The yield curve may also be flat or hump-shaped, due to anticipated interest rates being steady, or short-term volatility outweighing long-term volatility.
Yield curves continually move all the time that the markets are open, reflecting the market's reaction to news. A further "stylized fact" is that yield curves tend to move in parallel; i.e.: the yield curve shifts up and down as interest rate levels rise and fall, which is then referred to as a "parallel shift".
There is no single yield curve describing the cost of money for everybody. The most important factor in determining a yield curve is the currency in which the securities are denominated. The economic position of the countries and companies using each currency is a primary factor in determining the yield curve. Different institutions borrow money at different rates, depending on their creditworthiness.
The yield curves corresponding to the bonds issued by governments in their own currency are called the government bond yield curve (government curve). Banks with high credit ratings (Aa/AA or above) borrow money from each other at the LIBOR rates. These yield curves are typically a little higher than government curves. They are the most important and widely used in the financial markets, and are known variously as the LIBOR curve or the swap curve. The construction of the swap curve is described below.
Besides the government curve and the LIBOR curve, there are corporate (company) curves. These are constructed from the yields of bonds issued by corporations. Since corporations have less creditworthiness than most governments and most large banks, these yields are typically higher. Corporate yield curves are often quoted in terms of a "credit spread" over the relevant swap curve. For instance the five-year yield curve point for Vodafone might be quoted as LIBOR +0.25%, where 0.25% (often written as 25 basis points or 25bps) is the credit spread.
From the post-Great Depression era to the present, the yield curve has usually been "normal" meaning that yields rise as maturity lengthens (i.e., the slope of the yield curve is positive). This positive slope reflects investor expectations for the economy to grow in the future and, importantly, for this growth to be associated with a greater expectation that inflation will rise in the future rather than fall. This expectation of higher inflation leads to expectations that the central bank will tighten monetary policy by raising short-term interest rates in the future to slow economic growth and dampen inflationary pressure. It also creates a need for a risk premium associated with the uncertainty about the future rate of inflation and the risk this poses to the future value of cash flows. Investors price these risks into the yield curve by demanding higher yields for maturities further into the future. In a positively sloped yield curve, lenders profit from the passage of time since yields decrease as bonds get closer to maturity (as yield decreases, price increases); this is known as rolldown and is a significant component of profit in fixed-income investing (i.e., buying and selling, not necessarily holding to maturity), particularly if the investing is leveraged.
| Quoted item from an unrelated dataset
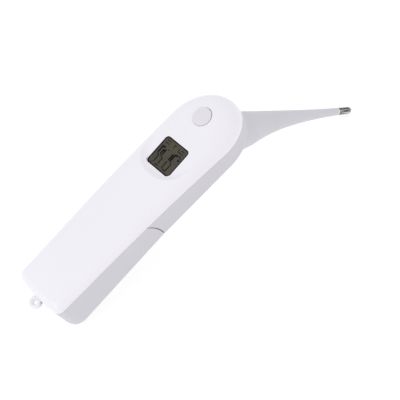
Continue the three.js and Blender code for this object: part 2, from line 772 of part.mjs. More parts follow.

However, a positively sloped yield curve has not always been the norm. Through much of the 19th century and early 20th century the US economy experienced trend growth with persistent deflation, not inflation. During this period the yield curve was typically inverted, reflecting the fact that deflation made current cash flows less valuable than future cash flows. During this period of persistent deflation, a 'normal' yield curve was negatively sloped.
Historically, the 20-year Treasury bond yield has averaged approximately two percentage points above that of three-month Treasury bills. In situations when this gap increases (e.g. 20-year Treasury yield rises much higher than the three-month Treasury yield), the economy is expected to improve quickly in the future. This type of curve can be seen at the beginning of an economic expansion (or after the end of a recession). Here, economic stagnation will have depressed short-term interest rates; however, rates begin to rise once the demand for capital is re-established by growing economic activity.
In January 2010, the gap between yields on two-year Treasury notes and 10-year notes widened to 2.92 percentage points, its highest ever.
A flat yield curve is observed when all maturities have similar yields, whereas a humped curve results when short-term and long-term yields are equal and medium-term yields are higher than those of the short-term and long-term. A flat curve sends signals of uncertainty in the economy. This mixed signal can revert to a normal curve or could later result into an inverted curve. It cannot be explained by the Segmented Market theory discussed below.
Main article: Inverted yield curve
Under unusual circumstances, investors will settle for lower yields associated with low-risk long-term debt if they think the economy will enter a recession in the near future. For example, the S&P 500 experienced a dramatic fall in mid 2007, from which it recovered completely by early 2013. Investors who had purchased 10-year Treasuries in 2006 would have received a safe and steady yield until 2015, possibly achieving better returns than those investing in equities during that volatile period.
Economist Campbell Harvey's 1986 dissertation showed that an inverted yield curve accurately forecasts U.S. recessions. An inverted curve has indicated a worsening economic situation in the future eight times since 1970.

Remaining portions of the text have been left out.